>> Begin Entries shown
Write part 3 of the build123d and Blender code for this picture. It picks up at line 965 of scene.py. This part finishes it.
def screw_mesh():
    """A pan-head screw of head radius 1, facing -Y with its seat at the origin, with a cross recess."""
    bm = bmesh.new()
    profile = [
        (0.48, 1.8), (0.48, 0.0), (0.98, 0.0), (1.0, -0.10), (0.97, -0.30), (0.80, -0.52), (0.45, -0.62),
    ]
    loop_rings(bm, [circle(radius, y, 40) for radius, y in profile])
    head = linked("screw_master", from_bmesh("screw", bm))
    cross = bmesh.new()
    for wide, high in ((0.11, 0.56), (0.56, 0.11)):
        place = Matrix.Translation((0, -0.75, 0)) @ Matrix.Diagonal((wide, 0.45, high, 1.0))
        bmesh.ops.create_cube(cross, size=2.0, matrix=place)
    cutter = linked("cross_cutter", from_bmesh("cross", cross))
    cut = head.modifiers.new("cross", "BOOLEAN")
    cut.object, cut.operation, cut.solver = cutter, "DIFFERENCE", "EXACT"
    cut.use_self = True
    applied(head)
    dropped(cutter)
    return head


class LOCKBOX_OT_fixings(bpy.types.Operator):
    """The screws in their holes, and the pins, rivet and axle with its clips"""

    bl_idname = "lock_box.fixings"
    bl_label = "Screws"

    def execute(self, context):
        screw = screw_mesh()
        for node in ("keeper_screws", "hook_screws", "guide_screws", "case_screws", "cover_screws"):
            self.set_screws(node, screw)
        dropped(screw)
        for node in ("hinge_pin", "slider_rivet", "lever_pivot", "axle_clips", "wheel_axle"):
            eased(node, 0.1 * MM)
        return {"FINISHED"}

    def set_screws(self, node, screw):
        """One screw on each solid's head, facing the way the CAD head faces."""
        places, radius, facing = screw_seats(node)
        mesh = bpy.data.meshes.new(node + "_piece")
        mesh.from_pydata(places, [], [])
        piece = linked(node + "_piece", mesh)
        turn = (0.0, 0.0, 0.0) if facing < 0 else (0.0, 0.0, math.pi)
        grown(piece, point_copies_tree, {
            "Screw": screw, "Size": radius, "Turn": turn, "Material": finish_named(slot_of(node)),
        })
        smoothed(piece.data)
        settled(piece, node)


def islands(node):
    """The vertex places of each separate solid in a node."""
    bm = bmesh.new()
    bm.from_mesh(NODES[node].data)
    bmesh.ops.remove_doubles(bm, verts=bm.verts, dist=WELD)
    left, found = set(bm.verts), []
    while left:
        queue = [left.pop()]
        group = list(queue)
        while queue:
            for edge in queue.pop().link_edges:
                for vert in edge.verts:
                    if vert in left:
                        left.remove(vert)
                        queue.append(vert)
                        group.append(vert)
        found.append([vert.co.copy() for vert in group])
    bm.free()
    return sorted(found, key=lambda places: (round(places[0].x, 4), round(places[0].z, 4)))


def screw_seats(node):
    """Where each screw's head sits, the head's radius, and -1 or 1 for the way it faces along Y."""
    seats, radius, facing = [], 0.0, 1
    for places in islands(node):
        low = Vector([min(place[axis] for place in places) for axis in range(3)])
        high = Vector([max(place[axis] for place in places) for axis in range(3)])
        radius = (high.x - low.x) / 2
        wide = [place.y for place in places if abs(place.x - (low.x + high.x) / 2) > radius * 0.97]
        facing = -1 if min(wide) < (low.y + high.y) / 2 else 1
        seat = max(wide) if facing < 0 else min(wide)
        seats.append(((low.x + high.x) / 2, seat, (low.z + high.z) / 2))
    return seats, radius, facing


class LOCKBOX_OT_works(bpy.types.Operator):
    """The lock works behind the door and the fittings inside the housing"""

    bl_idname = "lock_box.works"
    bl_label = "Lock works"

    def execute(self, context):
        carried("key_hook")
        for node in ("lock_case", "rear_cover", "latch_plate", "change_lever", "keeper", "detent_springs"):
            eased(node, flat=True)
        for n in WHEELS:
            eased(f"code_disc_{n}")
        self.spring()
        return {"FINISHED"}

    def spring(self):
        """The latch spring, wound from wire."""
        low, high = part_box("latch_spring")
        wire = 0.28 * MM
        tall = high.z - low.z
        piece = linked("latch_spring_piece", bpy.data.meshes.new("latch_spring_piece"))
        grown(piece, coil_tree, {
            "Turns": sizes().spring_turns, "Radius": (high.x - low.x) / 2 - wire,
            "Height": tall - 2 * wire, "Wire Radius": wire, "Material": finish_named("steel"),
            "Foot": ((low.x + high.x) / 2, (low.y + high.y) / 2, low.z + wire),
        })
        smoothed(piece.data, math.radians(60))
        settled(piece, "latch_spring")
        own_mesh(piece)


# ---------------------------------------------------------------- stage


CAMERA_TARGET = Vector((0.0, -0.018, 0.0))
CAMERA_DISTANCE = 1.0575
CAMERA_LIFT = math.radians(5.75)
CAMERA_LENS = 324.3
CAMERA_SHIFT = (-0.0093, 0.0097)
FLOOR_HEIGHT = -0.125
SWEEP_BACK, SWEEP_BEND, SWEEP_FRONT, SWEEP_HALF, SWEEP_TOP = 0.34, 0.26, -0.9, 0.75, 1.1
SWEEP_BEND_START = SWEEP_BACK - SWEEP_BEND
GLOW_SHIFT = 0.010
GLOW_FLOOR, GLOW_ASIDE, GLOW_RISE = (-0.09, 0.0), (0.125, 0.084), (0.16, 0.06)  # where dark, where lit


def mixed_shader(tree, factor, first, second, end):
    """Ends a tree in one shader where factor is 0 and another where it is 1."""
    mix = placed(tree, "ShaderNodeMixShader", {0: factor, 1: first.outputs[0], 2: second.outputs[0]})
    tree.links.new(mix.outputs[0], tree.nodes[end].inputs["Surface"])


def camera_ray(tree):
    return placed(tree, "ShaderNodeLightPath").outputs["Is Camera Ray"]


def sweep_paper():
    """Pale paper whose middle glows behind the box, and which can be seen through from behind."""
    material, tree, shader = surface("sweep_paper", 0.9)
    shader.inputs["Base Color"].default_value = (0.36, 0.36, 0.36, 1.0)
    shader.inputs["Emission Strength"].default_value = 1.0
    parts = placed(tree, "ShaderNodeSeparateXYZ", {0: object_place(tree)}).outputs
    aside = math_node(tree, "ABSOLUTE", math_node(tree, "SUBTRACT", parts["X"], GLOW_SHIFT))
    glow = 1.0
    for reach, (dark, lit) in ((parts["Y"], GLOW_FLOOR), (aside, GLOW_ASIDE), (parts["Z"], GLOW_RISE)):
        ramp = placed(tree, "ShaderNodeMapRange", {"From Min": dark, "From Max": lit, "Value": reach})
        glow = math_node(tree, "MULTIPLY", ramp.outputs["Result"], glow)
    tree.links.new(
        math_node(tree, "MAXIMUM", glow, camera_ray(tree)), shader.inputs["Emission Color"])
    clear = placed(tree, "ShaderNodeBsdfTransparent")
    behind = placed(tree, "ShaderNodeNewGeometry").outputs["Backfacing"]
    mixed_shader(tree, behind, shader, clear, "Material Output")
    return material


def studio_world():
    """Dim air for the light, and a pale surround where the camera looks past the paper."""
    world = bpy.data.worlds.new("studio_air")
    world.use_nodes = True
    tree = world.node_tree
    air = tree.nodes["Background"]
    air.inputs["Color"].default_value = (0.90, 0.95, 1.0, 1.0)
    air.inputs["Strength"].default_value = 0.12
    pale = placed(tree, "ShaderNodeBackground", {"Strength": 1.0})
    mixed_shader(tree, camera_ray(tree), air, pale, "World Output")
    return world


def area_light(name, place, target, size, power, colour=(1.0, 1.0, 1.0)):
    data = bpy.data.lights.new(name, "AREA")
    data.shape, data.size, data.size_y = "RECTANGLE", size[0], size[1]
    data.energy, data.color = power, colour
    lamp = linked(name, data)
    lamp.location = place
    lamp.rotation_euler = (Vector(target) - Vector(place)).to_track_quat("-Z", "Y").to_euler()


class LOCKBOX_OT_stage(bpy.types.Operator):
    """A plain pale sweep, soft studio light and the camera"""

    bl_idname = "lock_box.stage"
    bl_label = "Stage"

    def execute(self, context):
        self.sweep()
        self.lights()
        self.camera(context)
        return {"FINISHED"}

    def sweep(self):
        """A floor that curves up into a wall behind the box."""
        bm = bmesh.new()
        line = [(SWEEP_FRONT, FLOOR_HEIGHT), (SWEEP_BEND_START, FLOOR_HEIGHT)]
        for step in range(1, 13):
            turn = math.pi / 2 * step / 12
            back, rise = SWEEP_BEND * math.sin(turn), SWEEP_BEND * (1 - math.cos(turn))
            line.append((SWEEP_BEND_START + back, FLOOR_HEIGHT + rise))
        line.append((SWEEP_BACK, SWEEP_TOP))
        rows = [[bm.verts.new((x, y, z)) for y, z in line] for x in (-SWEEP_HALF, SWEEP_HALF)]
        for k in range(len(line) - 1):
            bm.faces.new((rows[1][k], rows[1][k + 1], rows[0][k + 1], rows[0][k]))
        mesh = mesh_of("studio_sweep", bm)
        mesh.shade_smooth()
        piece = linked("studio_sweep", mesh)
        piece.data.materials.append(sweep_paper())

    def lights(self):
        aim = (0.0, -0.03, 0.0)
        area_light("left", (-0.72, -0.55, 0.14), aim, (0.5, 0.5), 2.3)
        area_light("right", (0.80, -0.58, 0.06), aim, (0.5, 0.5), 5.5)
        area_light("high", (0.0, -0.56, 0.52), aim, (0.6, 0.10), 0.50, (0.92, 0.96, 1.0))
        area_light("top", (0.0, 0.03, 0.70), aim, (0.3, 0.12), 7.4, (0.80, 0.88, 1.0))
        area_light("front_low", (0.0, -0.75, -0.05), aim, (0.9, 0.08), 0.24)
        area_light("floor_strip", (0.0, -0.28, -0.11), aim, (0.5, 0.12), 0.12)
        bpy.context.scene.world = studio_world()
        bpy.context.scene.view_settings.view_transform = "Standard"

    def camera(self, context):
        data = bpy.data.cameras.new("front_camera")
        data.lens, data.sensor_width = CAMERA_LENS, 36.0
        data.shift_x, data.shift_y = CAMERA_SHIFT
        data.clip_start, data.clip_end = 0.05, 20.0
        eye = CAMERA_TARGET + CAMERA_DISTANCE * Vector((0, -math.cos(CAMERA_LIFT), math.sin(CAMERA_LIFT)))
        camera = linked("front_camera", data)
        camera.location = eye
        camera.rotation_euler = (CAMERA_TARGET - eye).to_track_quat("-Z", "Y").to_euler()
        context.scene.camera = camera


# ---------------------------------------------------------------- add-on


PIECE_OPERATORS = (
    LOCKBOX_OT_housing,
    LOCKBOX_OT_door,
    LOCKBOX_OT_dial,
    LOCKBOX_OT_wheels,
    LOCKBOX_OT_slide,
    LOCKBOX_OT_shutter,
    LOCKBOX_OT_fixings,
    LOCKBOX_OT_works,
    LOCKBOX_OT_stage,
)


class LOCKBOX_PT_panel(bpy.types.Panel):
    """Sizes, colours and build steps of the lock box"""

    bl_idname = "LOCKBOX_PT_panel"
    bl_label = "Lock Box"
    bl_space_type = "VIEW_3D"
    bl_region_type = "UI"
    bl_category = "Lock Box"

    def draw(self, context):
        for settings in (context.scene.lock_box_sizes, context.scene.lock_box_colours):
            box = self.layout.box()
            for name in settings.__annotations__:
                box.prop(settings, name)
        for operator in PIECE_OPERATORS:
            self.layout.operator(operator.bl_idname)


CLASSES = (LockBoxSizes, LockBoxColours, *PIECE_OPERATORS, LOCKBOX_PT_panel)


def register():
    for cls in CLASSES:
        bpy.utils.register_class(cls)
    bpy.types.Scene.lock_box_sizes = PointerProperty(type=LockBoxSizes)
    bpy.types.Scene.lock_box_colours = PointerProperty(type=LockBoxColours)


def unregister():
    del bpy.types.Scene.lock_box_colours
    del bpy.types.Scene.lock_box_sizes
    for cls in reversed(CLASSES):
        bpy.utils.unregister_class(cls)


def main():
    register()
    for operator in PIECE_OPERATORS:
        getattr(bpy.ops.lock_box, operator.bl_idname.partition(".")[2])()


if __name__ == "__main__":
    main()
>> End Entries shown
>> Begin Entries shown
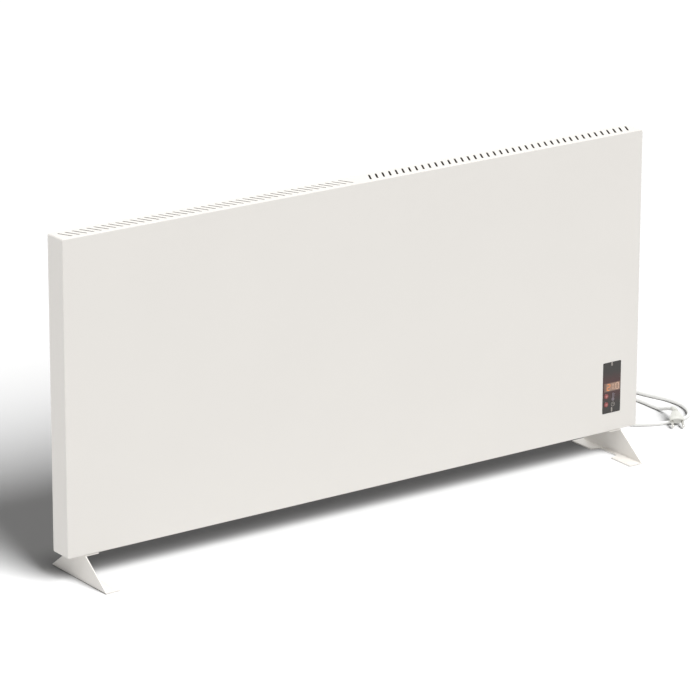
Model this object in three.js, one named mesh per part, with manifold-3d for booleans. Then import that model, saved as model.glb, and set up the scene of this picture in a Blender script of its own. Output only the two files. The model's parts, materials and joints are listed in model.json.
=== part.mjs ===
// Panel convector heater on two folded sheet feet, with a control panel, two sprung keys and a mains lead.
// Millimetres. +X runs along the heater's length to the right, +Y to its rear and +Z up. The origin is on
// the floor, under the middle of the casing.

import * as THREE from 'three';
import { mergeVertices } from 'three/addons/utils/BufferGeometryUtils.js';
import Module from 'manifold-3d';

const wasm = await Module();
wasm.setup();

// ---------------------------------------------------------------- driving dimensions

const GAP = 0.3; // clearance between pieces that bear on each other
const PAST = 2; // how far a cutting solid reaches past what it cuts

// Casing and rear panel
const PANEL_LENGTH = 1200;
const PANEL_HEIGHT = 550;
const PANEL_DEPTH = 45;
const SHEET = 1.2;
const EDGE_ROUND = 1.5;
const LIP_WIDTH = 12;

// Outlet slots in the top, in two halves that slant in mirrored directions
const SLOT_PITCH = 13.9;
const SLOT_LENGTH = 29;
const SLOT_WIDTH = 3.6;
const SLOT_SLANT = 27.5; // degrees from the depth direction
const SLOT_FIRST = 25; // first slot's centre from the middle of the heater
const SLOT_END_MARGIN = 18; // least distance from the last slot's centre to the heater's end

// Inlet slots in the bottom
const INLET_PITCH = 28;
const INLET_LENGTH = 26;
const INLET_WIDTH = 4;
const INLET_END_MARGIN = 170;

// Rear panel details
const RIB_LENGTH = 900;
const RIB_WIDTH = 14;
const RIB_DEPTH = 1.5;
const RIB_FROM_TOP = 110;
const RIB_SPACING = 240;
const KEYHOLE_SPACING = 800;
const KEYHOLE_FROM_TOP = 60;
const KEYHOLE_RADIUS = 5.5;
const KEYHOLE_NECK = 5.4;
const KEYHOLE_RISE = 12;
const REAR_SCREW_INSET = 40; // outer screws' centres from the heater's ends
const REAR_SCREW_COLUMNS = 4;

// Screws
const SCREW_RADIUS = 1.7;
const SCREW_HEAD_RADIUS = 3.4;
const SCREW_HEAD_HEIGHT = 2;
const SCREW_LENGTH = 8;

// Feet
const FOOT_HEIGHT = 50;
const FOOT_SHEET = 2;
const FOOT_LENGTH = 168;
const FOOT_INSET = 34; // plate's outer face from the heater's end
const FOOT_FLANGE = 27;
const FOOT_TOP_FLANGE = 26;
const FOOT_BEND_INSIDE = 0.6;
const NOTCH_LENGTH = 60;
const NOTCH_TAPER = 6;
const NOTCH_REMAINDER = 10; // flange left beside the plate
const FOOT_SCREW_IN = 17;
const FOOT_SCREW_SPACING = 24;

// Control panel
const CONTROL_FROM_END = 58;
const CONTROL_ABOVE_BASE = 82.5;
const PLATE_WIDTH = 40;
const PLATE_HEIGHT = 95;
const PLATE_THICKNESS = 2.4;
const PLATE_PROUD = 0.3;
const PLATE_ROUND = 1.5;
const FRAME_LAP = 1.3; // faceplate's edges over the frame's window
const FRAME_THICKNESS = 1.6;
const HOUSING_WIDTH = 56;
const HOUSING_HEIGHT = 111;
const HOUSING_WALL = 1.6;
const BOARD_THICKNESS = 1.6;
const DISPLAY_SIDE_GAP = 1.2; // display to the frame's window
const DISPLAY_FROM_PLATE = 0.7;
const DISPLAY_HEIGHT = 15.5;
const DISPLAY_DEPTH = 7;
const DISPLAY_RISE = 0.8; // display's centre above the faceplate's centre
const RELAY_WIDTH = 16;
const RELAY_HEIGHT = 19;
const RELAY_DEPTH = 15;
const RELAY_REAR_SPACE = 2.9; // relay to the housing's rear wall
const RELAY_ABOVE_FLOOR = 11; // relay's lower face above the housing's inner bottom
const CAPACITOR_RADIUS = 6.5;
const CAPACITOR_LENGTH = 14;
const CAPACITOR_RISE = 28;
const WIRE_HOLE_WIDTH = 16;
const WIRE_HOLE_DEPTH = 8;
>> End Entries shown
### What this task involves
Extract exactly and only these lines: the line containing "Model this object", the line containing "const LIP_WIDTH = 12;", and every line between them.

### Answer to the exercise
Model this object in three.js, one named mesh per part, with manifold-3d for booleans. Then import that model, saved as model.glb, and set up the scene of this picture in a Blender script of its own. Output only the two files. The model's parts, materials and joints are listed in model.json.
=== part.mjs ===
// Panel convector heater on two folded sheet feet, with a control panel, two sprung keys and a mains lead.
// Millimetres. +X runs along the heater's length to the right, +Y to its rear and +Z up. The origin is on
// the floor, under the middle of the casing.

import * as THREE from 'three';
import { mergeVertices } from 'three/addons/utils/BufferGeometryUtils.js';
import Module from 'manifold-3d';

const wasm = await Module();
wasm.setup();

// ---------------------------------------------------------------- driving dimensions

const GAP = 0.3; // clearance between pieces that bear on each other
const PAST = 2; // how far a cutting solid reaches past what it cuts

// Casing and rear panel
const PANEL_LENGTH = 1200;
const PANEL_HEIGHT = 550;
const PANEL_DEPTH = 45;
const SHEET = 1.2;
const EDGE_ROUND = 1.5;
const LIP_WIDTH = 12;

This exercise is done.